WHAT TO WORK ON. Please set down exactly the lines of the listing below from the line containing "Reconstruct the object" through the line containing "const WALL_ROUGHNESS = 0.35;", both lines included, leaving out all other lines.

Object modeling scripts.
..............................

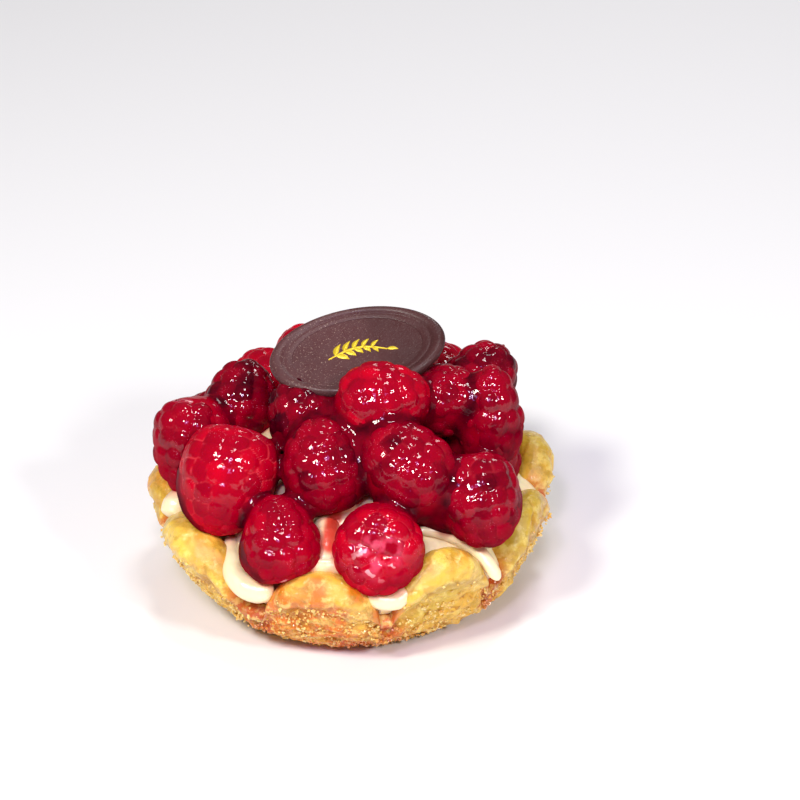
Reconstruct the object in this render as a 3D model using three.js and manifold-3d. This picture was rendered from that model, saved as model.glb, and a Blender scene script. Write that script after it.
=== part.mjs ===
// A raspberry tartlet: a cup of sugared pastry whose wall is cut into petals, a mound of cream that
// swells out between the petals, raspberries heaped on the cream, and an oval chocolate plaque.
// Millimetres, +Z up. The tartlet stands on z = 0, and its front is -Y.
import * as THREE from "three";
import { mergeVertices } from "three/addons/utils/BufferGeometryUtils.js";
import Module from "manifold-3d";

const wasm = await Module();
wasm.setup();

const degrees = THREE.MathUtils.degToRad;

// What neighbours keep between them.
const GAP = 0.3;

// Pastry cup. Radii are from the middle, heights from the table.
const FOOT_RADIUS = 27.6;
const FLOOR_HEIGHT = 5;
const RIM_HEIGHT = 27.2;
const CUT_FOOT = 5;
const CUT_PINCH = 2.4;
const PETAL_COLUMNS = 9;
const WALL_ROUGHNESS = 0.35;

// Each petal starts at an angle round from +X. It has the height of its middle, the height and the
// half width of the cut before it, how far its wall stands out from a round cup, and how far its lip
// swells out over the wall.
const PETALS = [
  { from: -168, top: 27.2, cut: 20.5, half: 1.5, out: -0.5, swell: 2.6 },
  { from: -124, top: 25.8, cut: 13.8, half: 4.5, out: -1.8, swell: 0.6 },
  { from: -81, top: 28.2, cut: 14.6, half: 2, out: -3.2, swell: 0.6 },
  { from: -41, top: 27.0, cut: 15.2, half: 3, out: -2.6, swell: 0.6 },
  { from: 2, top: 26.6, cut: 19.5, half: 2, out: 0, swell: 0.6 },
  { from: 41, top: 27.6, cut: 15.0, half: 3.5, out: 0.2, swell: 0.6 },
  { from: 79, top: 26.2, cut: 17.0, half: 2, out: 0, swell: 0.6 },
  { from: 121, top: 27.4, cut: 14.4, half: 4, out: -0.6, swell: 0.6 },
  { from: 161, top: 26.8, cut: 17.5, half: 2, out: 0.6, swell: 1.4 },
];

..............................

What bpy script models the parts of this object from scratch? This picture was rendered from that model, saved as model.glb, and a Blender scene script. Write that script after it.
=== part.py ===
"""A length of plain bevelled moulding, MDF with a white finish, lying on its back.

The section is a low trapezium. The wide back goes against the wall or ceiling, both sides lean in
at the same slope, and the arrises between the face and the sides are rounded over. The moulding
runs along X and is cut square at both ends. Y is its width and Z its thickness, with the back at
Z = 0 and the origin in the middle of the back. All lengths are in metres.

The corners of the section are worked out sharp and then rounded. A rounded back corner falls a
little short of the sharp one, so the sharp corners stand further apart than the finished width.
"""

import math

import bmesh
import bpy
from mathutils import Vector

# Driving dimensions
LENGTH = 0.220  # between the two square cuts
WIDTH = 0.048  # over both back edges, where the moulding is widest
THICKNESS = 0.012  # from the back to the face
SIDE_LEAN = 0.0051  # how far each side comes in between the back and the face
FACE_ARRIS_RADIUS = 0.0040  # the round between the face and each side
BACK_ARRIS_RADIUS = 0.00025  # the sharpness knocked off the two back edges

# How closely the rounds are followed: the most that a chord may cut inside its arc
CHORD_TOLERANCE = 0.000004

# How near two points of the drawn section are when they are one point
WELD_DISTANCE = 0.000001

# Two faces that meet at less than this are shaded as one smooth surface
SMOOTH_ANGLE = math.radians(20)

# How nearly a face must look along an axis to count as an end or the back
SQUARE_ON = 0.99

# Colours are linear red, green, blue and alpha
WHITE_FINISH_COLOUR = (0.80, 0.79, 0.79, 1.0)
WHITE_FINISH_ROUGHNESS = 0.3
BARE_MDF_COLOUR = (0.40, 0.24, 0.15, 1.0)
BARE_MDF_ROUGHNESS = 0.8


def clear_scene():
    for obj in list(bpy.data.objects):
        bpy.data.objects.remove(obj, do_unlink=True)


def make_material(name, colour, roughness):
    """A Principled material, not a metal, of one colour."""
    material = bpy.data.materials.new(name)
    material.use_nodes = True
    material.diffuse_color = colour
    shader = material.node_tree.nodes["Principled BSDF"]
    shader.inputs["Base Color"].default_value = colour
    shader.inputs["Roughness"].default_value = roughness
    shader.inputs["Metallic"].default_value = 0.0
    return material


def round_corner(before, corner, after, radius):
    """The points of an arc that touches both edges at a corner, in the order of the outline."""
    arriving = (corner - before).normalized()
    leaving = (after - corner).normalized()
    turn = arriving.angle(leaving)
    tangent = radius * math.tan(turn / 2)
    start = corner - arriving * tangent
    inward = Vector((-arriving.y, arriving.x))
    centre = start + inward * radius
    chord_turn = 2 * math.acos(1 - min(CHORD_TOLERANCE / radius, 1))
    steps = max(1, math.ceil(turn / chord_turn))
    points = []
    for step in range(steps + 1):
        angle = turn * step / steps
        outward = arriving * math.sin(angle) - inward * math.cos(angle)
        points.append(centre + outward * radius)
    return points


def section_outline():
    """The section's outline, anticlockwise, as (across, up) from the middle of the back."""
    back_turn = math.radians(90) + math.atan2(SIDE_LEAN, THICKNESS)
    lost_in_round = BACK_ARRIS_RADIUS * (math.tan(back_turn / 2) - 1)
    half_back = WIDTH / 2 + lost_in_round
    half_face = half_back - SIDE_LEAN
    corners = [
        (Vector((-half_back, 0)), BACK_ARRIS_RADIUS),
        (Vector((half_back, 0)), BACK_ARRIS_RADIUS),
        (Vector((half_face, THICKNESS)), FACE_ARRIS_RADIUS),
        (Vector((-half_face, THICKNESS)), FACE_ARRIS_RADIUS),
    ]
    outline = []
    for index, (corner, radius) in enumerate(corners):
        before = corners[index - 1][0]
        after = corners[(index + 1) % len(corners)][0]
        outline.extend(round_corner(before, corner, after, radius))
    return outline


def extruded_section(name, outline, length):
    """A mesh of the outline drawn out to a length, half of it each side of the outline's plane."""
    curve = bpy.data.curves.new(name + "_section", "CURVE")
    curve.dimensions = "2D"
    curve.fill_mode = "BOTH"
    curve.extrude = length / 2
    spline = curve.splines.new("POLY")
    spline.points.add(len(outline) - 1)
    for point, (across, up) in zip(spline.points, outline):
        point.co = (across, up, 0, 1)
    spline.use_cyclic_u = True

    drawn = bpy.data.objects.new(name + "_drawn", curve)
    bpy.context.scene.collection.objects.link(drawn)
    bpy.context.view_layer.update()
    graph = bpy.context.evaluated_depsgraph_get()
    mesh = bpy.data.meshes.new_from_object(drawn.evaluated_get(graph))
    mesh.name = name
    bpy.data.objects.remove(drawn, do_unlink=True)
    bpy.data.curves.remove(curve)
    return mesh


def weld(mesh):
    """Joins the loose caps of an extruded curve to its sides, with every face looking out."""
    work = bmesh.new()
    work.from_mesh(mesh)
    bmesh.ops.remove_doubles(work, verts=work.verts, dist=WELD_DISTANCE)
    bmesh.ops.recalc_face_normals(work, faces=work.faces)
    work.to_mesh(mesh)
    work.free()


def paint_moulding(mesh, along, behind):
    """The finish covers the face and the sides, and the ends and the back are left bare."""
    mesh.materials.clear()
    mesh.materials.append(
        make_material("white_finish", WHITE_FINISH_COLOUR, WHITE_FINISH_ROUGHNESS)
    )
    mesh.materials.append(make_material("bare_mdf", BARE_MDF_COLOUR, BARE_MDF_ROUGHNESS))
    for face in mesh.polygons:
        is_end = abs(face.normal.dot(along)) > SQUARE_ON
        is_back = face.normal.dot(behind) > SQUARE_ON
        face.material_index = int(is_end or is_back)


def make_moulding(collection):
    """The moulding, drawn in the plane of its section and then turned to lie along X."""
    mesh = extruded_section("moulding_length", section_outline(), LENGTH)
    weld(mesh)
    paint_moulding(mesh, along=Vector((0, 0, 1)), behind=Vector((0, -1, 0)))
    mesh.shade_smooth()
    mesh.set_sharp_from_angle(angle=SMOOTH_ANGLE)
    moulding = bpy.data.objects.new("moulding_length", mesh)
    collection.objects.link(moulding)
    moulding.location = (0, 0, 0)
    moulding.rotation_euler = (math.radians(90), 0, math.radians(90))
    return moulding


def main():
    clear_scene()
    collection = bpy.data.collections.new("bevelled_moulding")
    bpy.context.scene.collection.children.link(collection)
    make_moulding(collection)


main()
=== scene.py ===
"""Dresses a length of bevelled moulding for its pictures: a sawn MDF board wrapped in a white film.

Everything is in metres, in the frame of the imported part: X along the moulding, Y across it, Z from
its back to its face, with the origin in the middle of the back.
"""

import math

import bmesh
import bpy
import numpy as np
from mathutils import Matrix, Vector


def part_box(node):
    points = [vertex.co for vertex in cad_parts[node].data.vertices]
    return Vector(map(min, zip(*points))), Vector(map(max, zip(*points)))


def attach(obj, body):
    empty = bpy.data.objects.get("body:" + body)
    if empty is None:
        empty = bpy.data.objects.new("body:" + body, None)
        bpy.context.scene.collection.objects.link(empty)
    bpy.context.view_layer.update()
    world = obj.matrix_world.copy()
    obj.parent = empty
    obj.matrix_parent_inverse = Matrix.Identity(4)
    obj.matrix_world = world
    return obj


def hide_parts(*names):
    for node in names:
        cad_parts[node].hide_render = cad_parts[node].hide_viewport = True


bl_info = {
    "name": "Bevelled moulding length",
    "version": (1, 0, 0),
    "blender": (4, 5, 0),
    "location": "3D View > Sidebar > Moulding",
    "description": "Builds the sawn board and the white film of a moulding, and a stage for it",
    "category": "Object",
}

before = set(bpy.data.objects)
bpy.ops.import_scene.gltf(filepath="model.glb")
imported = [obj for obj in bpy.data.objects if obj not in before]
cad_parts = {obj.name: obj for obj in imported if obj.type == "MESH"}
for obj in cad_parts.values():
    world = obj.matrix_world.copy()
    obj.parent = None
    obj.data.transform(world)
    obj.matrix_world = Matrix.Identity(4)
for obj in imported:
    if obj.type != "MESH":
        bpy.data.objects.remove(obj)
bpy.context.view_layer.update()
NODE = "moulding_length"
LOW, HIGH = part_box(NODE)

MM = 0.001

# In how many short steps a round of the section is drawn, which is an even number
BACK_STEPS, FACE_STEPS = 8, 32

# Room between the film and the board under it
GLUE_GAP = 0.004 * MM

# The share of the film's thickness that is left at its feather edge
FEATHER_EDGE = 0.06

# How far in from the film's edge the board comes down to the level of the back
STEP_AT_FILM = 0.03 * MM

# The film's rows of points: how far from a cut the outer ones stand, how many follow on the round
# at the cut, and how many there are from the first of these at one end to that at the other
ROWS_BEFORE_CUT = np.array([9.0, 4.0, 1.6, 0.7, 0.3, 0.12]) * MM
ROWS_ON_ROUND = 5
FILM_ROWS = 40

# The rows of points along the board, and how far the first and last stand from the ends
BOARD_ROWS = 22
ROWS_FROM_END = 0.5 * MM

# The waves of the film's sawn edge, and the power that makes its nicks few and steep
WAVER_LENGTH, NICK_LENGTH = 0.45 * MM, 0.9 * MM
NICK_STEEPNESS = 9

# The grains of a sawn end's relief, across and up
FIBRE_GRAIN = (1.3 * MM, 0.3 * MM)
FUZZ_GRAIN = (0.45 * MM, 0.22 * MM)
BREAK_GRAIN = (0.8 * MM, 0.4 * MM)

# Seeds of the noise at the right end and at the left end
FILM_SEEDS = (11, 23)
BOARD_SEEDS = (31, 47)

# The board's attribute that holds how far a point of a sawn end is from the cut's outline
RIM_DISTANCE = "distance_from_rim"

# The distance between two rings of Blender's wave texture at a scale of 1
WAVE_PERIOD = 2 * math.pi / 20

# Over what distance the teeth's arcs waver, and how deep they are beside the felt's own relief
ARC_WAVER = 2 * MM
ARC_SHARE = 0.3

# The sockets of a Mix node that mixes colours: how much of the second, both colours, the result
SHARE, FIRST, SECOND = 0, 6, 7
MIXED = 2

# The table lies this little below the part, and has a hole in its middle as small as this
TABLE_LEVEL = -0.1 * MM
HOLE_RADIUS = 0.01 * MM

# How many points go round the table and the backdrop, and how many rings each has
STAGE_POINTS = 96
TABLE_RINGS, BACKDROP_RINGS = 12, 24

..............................

ANSWER TO THE PROBLEM.
Reconstruct the object in this render as a 3D model using three.js and manifold-3d. This picture was rendered from that model, saved as model.glb, and a Blender scene script. Write that script after it.
=== part.mjs ===
// A raspberry tartlet: a cup of sugared pastry whose wall is cut into petals, a mound of cream that
// swells out between the petals, raspberries heaped on the cream, and an oval chocolate plaque.
// Millimetres, +Z up. The tartlet stands on z = 0, and its front is -Y.
import * as THREE from "three";
import { mergeVertices } from "three/addons/utils/BufferGeometryUtils.js";
import Module from "manifold-3d";

const wasm = await Module();
wasm.setup();

const degrees = THREE.MathUtils.degToRad;

// What neighbours keep between them.
const GAP = 0.3;

// Pastry cup. Radii are from the middle, heights from the table.
const FOOT_RADIUS = 27.6;
const FLOOR_HEIGHT = 5;
const RIM_HEIGHT = 27.2;
const CUT_FOOT = 5;
const CUT_PINCH = 2.4;
const PETAL_COLUMNS = 9;
const WALL_ROUGHNESS = 0.35;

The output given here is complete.